Enfin, la mort est aussi marquée par le fait d’échapper au temps, ce que traduit le parallélisme redoublé : « Ce n’est plus le jour, ce n’est plus la nuit, il n’y a plus de jour, il n’y a plus de nuit. » Mourir, c’est, en effet, entrer dans l’éternité. Ce passage s’appuie, dans la tirade, sur un symbole, la « roue qui tourne » devant le roi, à propos de laquelle Marguerite ordonne : « Laisse-toi diriger  […]. Ne la perds pas de vue, suis-la, pas de trop près, elle est embrasée, tu pourrais te brûler. » Ce symbole, souvent associé au soleil, lui-même accomplissant un cycle perpétuel, par l’alternance du jour et de la nuit, existe dans toutes les mythologies : il illustre le mouvement constant et éternel, la vie qui s’écoule et se transforme sans cesse, la mort étant nécessaire pour permettre la régénération. Enfin, dans la Bible apparaissent des roues enflammées, qui symbolisent la lumière de la révélation : mourir serait alors accéder à une vérité supérieure. Mais il ne faudrait pas s’approcher « trop près » car le feu brûle ; s’il purifie et éclaire, il détruit aussi. Nous pouvons penser aussi à l’image traditionnelle de la « roue de la fortune », qui porte en son sommet le roi, mais « le roi se meurt », la roue tourne, le puissant perd sa suprématie.

La dernière étape de la tirade illustre l’entrée dans la mort, l’anéantissement du corps. Il est figuré ici par une sorte de dissolution physique, le roi renonçant peu à peu à ce qui le constitue : « Donne-moi tes jambes, la droite, la gauche.(À mesure qu’elle lui donne ces ordres, le Roi raidit ses membres.) Donne-moi un doigt, donne-moi deux doigts… trois… quatre… cinq… les dix doigts. Abandonne-moi le bras droit, le bras gauche, la poitrine, les deux épaules et le ventre. (Le Roi est immobile, figé comme une statue.) » Puis, vient le moment où l’entourage n’est plus perceptible, traduit par la métaphore : « Tourne-toi vers moi. Regarde-moi. Regarde à travers moi. Regarde ce miroir sans image ». Enfin, la reine dépeint l’ultime instant, celui qui permet de déclarer la mort : « Et voilà, tu vois, tu n’as plus la parole, ton cœur n’a plus besoin de battre, plus la peine de respirer. »

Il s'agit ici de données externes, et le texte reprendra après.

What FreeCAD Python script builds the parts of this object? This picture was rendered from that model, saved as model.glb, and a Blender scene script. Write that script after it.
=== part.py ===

La dissolution du corps. Mise en scène de Chantal Bislinski au Théâtre Atelier Bûle

La pièce se conclut doublement.

       D’une part, il y a le commentaire de Marguerite : « C’était une agitation bien inutile, n’est-ce pas ? Tu peux prendre place. » Vision pessimiste de la vie, qui ne serait qu’une « agitation » dérisoire ? Ou bien, conseil pour mieux accepter la mort : la refuser, lutter contre elle ne servirait à rien ? La mort ne serait, finalement, que la véritable « place » de l’homme…, le couronnement de toute vie puisque le roi est « sur son trône ». 

        D’autre part, il y a les indications de mise en scène, un effacement progressif des acteurs, « Disparition soudaine de la reine Marguerite par la droite », puis du roi : « Puis le Roi et son trône disparaissent également. »

Totalement inutile sur le plan scénique, la précision « RIDEAU » prend alors un sens symbolique : dès que se ferme le rideau de scène, le « rideau » est tiré sur une vie qui s’est achevée, il ne reste plus rien, sauf les dates qui suivent. Comme une forme d’épitaphe, c’est l’ultime démythification de l’illusion théâtrale, le roi Bérenger Ier n’ayant, après tout, vécu que par l’écriture qui a permis de le jouer sur scène sa marche vers la mort.

CONCLUSION

 

Dans cette longue tirade, la reine Marguerite joue le rôle d’une initiatrice, rôle quasi sacralisé – d’où cette parole répétitive, à la façon d’une incantation – puisqu’elle accompagne le passage de la vie à la mort. Elle soulage les peurs du roi, et l’aide à accomplir les renoncements indispensables, jusqu’à l’ultime instant où elle l'abandonne à une solitude éternelle .

Une interview d'Eugène Ionesco à propos du Roi se meurt

Mise en scène de G. Werler, théâtre Hébertot, 2004

« À quatre ans, j’ai appris la mort. J’ai hurlé de désespoir », déclare Ionesco, ce qui peut expliquer la place prise par ce thème dans son œuvre. Mais il n’y a que dans Le Roi se meurt qu’il oblige son public à la vivre de l’intérieur. Tout homme n’est-il pas, depuis Pascal, un « roi sans divertissement » qui tente, par tous les moyens, d’oublier qu’il est mortel.

Paradoxe : c’est le « divertissement » du théâtre qui vient nous le rappeler ! Et plus encore, qui vient matérialiser par un décor, par les effets de la mise en scène, ce que peut représenter la mort pour tout homme, un douloureux renoncement, aux autres, au monde, et surtout à  lui-même. Le « Théâtre de l’Absurde » nous ramène ici, en alternant le comique et le tragique, à la dimension sacrée que le théâtre revêtait dans l'antiquité grecque.